Utiles contre la violence du monde
Mais en six ans, le « service à la personne » ne constitue plus le référentiel majeur identifié lors d’une précédente étude de l’OST, « Dans la peau des territoriaux ». « Avoir des effets sur la vie des gens », comme le résume ce jeune agent régional, emprunte désormais un nouveau sens. Car, de menaces environnementales en terrorisme et de chômage en inégalités, le monde n’est plus un long fleuve tranquille. Et, tandis que l’humanité renoue ainsi avec sa vulnérabilité, le local émerge comme le dernier espace de sécurité, un « territoire du quotidien » où s’ancrer quand tout le reste semble se dérober (cf. encadré). Dès lors, « ouvrir des possibles aux gens » (catégorie C, communes de plus de 30 000 habitants, maison de quartier), aider « chaque individu à devenir ce qu’il peut » (catégorie C, commune de moins de 10 000 habitants, Atsem), « donner le coup de pouce qui relance » (catégorie C, conseil départemental, assistante service social) animent dorénavant l’implication de chacun… Il s’agit moins d’assister que d’accompagner, moins de soutenir que de renforcer les capacités : « empowerment des citoyens », FPT et agents sont là pour transformer les conditions d’existence et permettre aux bénéficiaires de reprendre la main sur celle-ci.
Utiles face au fonctionnaire bashing
Las, la réalité échappe parfois aux cadres théoriques. Les territoriaux n’hésitent pas alors à « bricoler » avec la réalité, faisant preuve d’une réactivité et d’une adaptabilité bien plus importantes que celles qui leur sont généralement prêtées… Certes, ils le font pour ne surtout pas trahir l’utilité de cette mission qu’ils ont chevillée à l’esprit. « Mais cette capacité d’ajustement constitue aussi un trésor culturel historique dans lequel puiser pour faire face aux forts enjeux d’adaptation actuels », pointe Jérôme Grolleau, sociologue et auteur de l'étude.

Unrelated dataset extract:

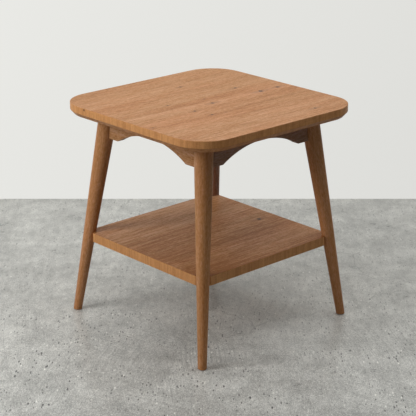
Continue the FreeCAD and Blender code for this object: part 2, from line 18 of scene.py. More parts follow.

Des enjeux d’efficience et de performance qu’ils entendent d’ailleurs bien mieux qu’on ne pourrait le supposer, tout entiers tendus vers un nouvel objectif : reconquérir la reconnaissance publique, élément fondamental de la santé et de la qualité de vie au travail*. Aux managers donc de les y aider, en leur permettant de faire une démonstration sans appel de leur action !
- *Lire « La reconnaissance monétaire au travail, un nouveau territoire » (Les Cahiers de l’OST n°11 - mars 2014)
- Toutes les citations anonymisées sont issues de l’étude de l’OST.
La force existentielle du quotidien
VUCA. Inventé par l’armée américaine, l’acronyme issu des mots anglais Volatility, Uncertainty, Complexity et Ambiguity résume l'instabilité de notre environnement, dont les crises, menaces et mutations rendent toute visibilité impossible. Or, ces bouleversements finissent même par ébranler notre quotidien, ce périmètre d’existence jusqu’alors intouchable et où depuis l’enfance, nous nous forgeons et aguerrissons en toute sécurité avant d’affronter l’inconnu. En renouant avec ses racines ou en réinvestissant des liens locaux, retrouver cette assise devient donc une attente sociale majeure, quasi existentielle, à laquelle FPT et agents sont les premiers appelés à répondre en tant que « designers du quotidien ». Un rôle absolument crucial.